Network port down - Triggers if we get a link down. The interface might not be monitored by ClusterXL, but a link down can still be interesting. Maybe decrease severity to warning?
Required interface(s) down - If a monitored interface is down. This is important. This may or may not trigger a cluster failover depending if the node is already Standby or not.
Cluster member no longer active - Cluster has failed over

So each of the three alerts have their usage. But if an interface goes down they could all trigger at the same time.
If for example a monitored interface goes down, then the "Network port down" might not be useful to show. But I don't know how that would be done.


DNS lookup failure
This is really using the monitored device to monitor something else. If it happens only a short time this does not affect the monitored device in any way, but it might be important for the rest of the environment. But if we want to change it so that it only alert if it is affecting the device we could only alert if the status is in fail state for 1 hour.
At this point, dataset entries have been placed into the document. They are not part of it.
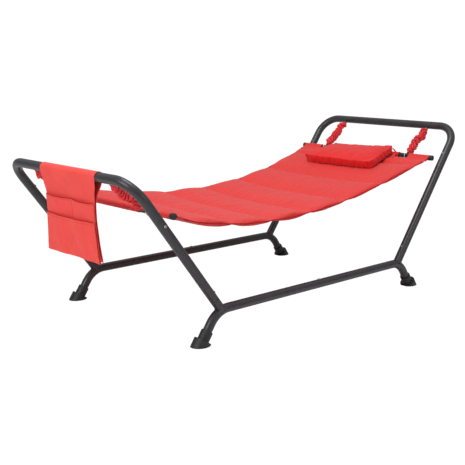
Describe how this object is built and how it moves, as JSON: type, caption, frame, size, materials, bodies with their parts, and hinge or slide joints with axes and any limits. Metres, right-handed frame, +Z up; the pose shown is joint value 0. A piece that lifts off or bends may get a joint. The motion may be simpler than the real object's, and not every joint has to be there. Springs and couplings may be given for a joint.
{
  "type": "hammock on stand",
  "caption": "Padded fabric hammock bed hung on elastic straps in a bolted tubular steel stand, with a pillow at the head and a hanging pocket bag at the foot.",
  "frame": {"origin": "on the floor, midway along the overall length and width", "axes": "+X towards the head end, +Y towards the right-hand side of a person lying with the head at +X, +Z up"},
  "size_m": [2.043, 0.942, 0.7715],
  "materials": {
    "frame_tube": "dark charcoal powder coat, satin",
    "bar_tube": "black paint, satin",
    "black_plastic": "fine-grained moulded plastic",
    "bright_screw": "zinc plated",
    "bright_hook": "bright plated wire",
    "elastic_cord": "woven elastic, matt",
    "bed_fabric": "plain-weave polyester, soft sheen",
    "pillow_fabric": "plain-weave polyester, soft sheen",
    "strap_fabric": "ruched polyester",
    "bag_fabric": "plain-weave polyester, hemmed"
  },
  "bodies": {
    "stand": {"base_rail_foot_left": "frame_tube", "base_rail_foot_right": "frame_tube", "base_rail_head_left": "frame_tube", "base_rail_head_right": "frame_tube", "upright_stub_foot_left": "frame_tube", "upright_stub_foot_right": "frame_tube", "upright_stub_head_left": "frame_tube", "upright_stub_head_right": "frame_tube", "weld_beads": "frame_tube", "upright_tube_foot_left": "frame_tube", "upright_tube_foot_right": "frame_tube", "upright_tube_head_left": "frame_tube", "upright_tube_head_right": "frame_tube", "end_frame_foot": "frame_tube", "end_frame_head": "frame_tube", "foot_cap_foot_left": "black_plastic", "foot_cap_foot_right": "black_plastic", "foot_cap_head_left": "black_plastic", "foot_cap_head_right": "black_plastic", "rail_screws": "bright_screw", "upright_lower_screws": "bright_screw", "upright_upper_screws": "bright_screw", "foot_upright_side_screws": "bright_screw", "crossbar_eyes": "frame_tube"},
    "bed": {"spreader_bar_foot": "bar_tube", "spreader_bar_head": "bar_tube", "bar_end_cap_foot_left": "black_plastic", "bar_end_cap_foot_right": "black_plastic", "bar_end_cap_head_left": "black_plastic", "bar_end_cap_head_right": "black_plastic", "padded_bed": "bed_fabric", "bed_hem_foot": "bed_fabric", "bed_hem_head": "bed_fabric"},
    "strap_foot_left": {"strap_ring_foot_left": "bright_hook", "strap_hook_foot_left": "bright_hook", "strap_elastic_foot_left": "elastic_cord", "strap_cover_foot_left": "strap_fabric"},
    "strap_foot_right": {"strap_ring_foot_right": "bright_hook", "strap_hook_foot_right": "bright_hook", "strap_elastic_foot_right": "elastic_cord", "strap_cover_foot_right": "strap_fabric"},
    "strap_head_left": {"strap_ring_head_left": "bright_hook", "strap_hook_head_left": "bright_hook", "strap_elastic_head_left": "elastic_cord", "strap_cover_head_left": "strap_fabric"},
    "strap_head_right": {"strap_ring_head_right": "bright_hook", "strap_hook_head_right": "bright_hook", "strap_elastic_head_right": "elastic_cord", "strap_cover_head_right": "strap_fabric"},
    "pillow": {"pillow": "pillow_fabric", "pillow_tie_left": "pillow_fabric", "pillow_tie_right": "pillow_fabric"},
    "bag": {"bag_sleeve": "bag_fabric", "bag_back": "bag_fabric", "bag_upper_pocket": "bag_fabric", "bag_lower_pocket": "bag_fabric"}
  },
  "joints": [
    {"name": "bed_sway", "type": "slide", "parent": "stand", "child": "bed", "axis": [0, 1, 0], "range_m": [-0.035, 0.035], "stiffness_N_per_m": 60},
    {"name": "strap_foot_left_hinge", "type": "hinge", "parent": "stand", "child": "strap_foot_left", "pos_m": [-0.97671, -0.27, 0.64646], "axis": [0.5934, 0, 0.8049], "range_deg": [-10, 10]},
    {"name": "strap_foot_right_hinge", "type": "hinge", "parent": "stand", "child": "strap_foot_right", "pos_m": [-0.97671, 0.27, 0.64646], "axis": [0.5934, 0, 0.8049], "range_deg": [-10, 10]},
    {"name": "strap_head_left_hinge", "type": "hinge", "parent": "stand", "child": "strap_head_left", "pos_m": [0.97912, -0.27, 0.73464], "axis": [0.6074, 0, -0.7944], "range_deg": [-10, 10]},
    {"name": "strap_head_right_hinge", "type": "hinge", "parent": "stand", "child": "strap_head_right", "pos_m": [0.97912, 0.27, 0.73464], "axis": [0.6074, 0, -0.7944], "range_deg": [-10, 10]},
    {"name": "pillow_flip", "type": "hinge", "parent": "bed", "child": "pillow", "pos_m": [0.81666, 0, 0.61043], "axis": [0, 1, 0], "range_deg": [0, 120]},
    {"name": "bag_swing", "type": "hinge", "parent": "stand", "child": "bag", "pos_m": [-1.00045, 0, 0.66396], "axis": [0, 1, 0], "range_deg": [-40, 60]}
  ],
  "couplings": [
    {"joint": "strap_foot_left_hinge", "follows": "bed_sway", "rad_per_m": 4.7059},
    {"joint": "strap_foot_right_hinge", "follows": "bed_sway", "rad_per_m": 4.7059},
    {"joint": "strap_head_left_hinge", "follows": "bed_sway", "rad_per_m": 4.89},
    {"joint": "strap_head_right_hinge", "follows": "bed_sway", "rad_per_m": 4.89}
  ]
}
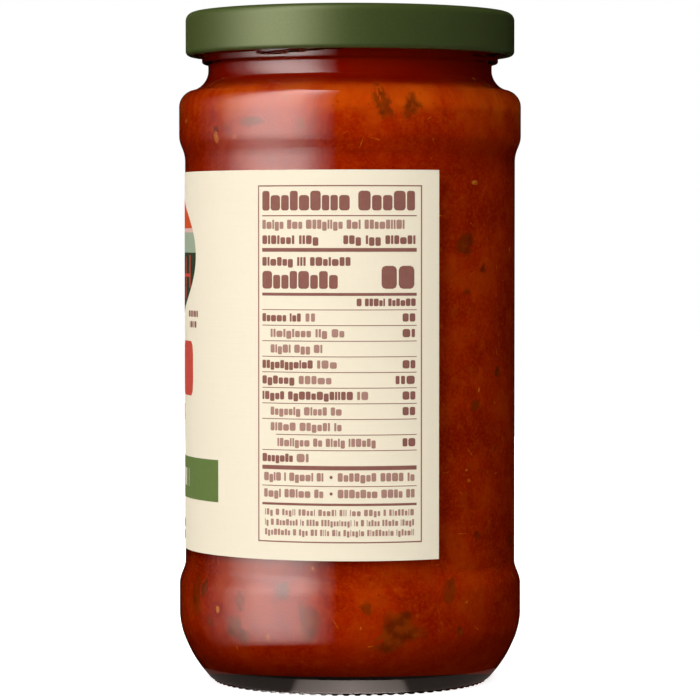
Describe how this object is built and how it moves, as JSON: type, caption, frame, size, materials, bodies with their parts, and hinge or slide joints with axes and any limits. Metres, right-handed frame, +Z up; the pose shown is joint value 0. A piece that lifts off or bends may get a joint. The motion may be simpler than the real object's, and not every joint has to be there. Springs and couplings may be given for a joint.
{
  "type": "jar of tomato sauce",
  "caption": "Tall round glass jar filled with chunky tomato sauce, closed by a dark green twist-off metal lid, with a cream paper label wrapped round its straight middle.",
  "frame": {"origin": "centre of the ring that the jar stands on", "axes": "+Z up along the jar's axis, -Y towards the small printed table on the label, -X towards the label's front, +X towards the bare glass between the label's ends"},
  "size_m": [0.0754, 0.0754, 0.1474],
  "materials": {
    "clear_glass": "clear flint glass, polished",
    "tomato_sauce": "thick cooked tomato sauce with herbs and seeds, wet",
    "lacquered_lid": "dark olive green lacquer on tinplate, semi-matt with a fine grain",
    "label_paper": "uncoated cream paper with fine laid lines and brown, red and green print"
  },
  "bodies": {
    "root": {"jar": "clear_glass", "sauce": "tomato_sauce", "lid": "lacquered_lid", "label": "label_paper"}
  },
  "joints": []
}
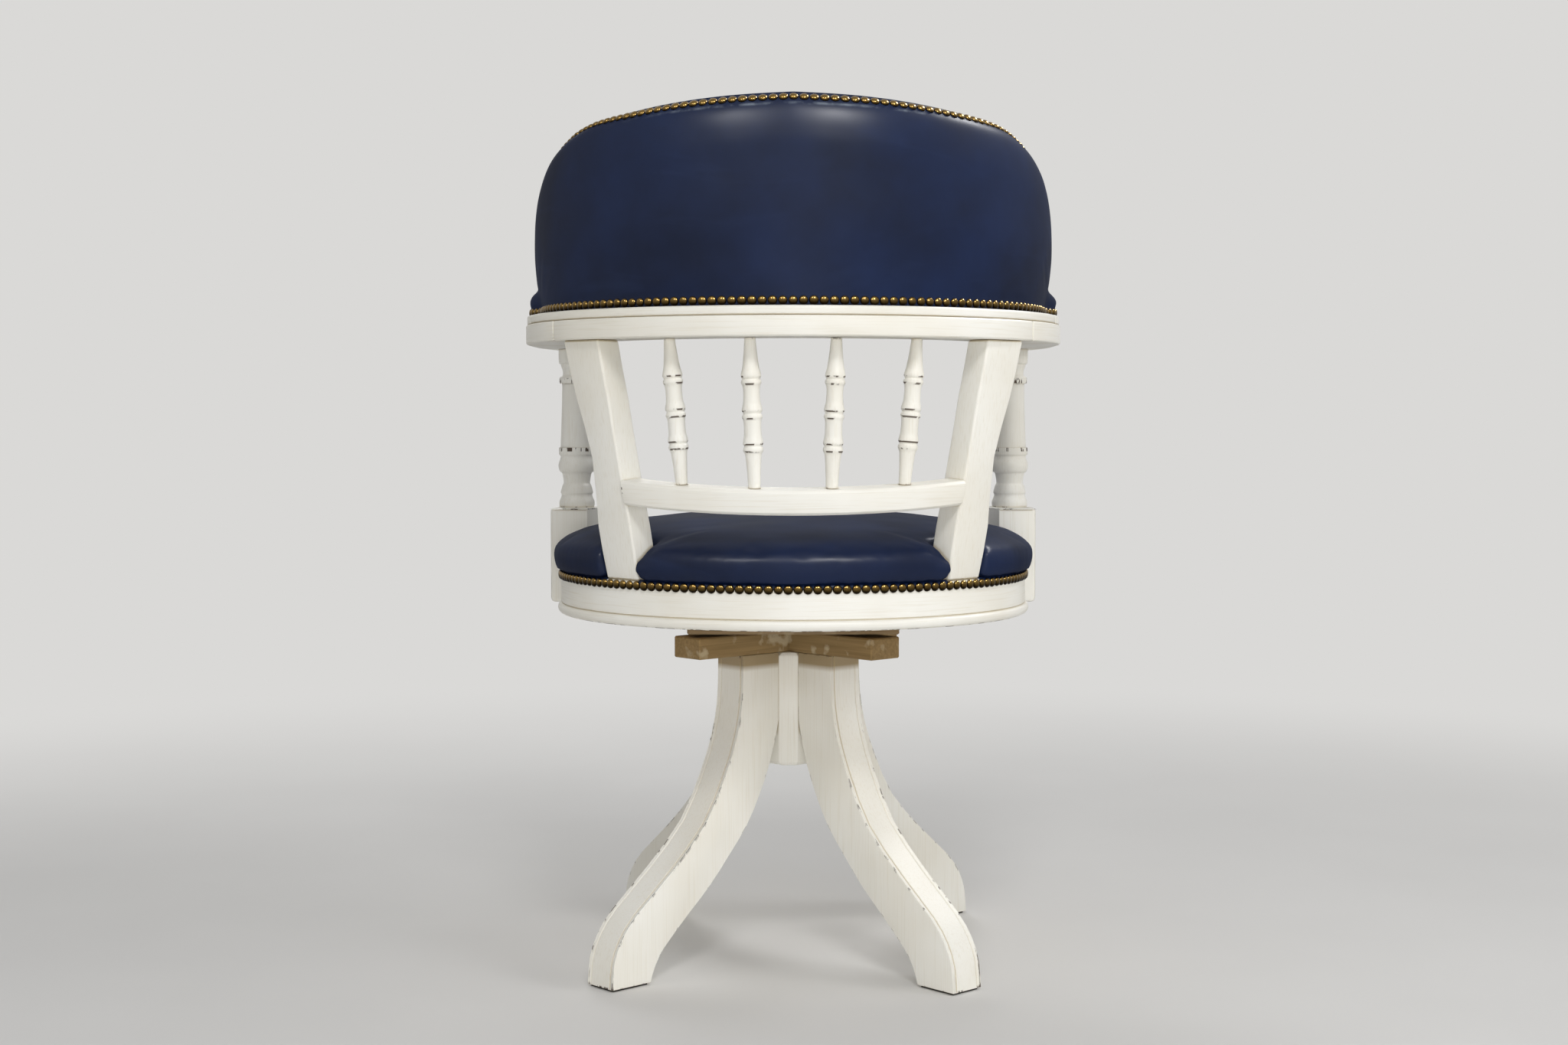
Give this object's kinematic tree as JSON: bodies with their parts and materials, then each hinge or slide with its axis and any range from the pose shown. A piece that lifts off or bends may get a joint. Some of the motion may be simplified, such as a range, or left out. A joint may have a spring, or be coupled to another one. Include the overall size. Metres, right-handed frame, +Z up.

Longer than that and it might affect the devices capability to download updates for AV etc.

Certificate authority not accessible
I again do not like the reasoning that it can happen during maintenance and thus we should supress this.
In this specific case however I do not see any imediate negative effect if this is down for 1 hour even if it should indicate that something is wrong. The root cause for why this is not working could cause other unknown issues.

Interface nearing maximum Rx/Tx throughput
I would say this shouldnt happen often :) If it does they can change it to WARN in their environment.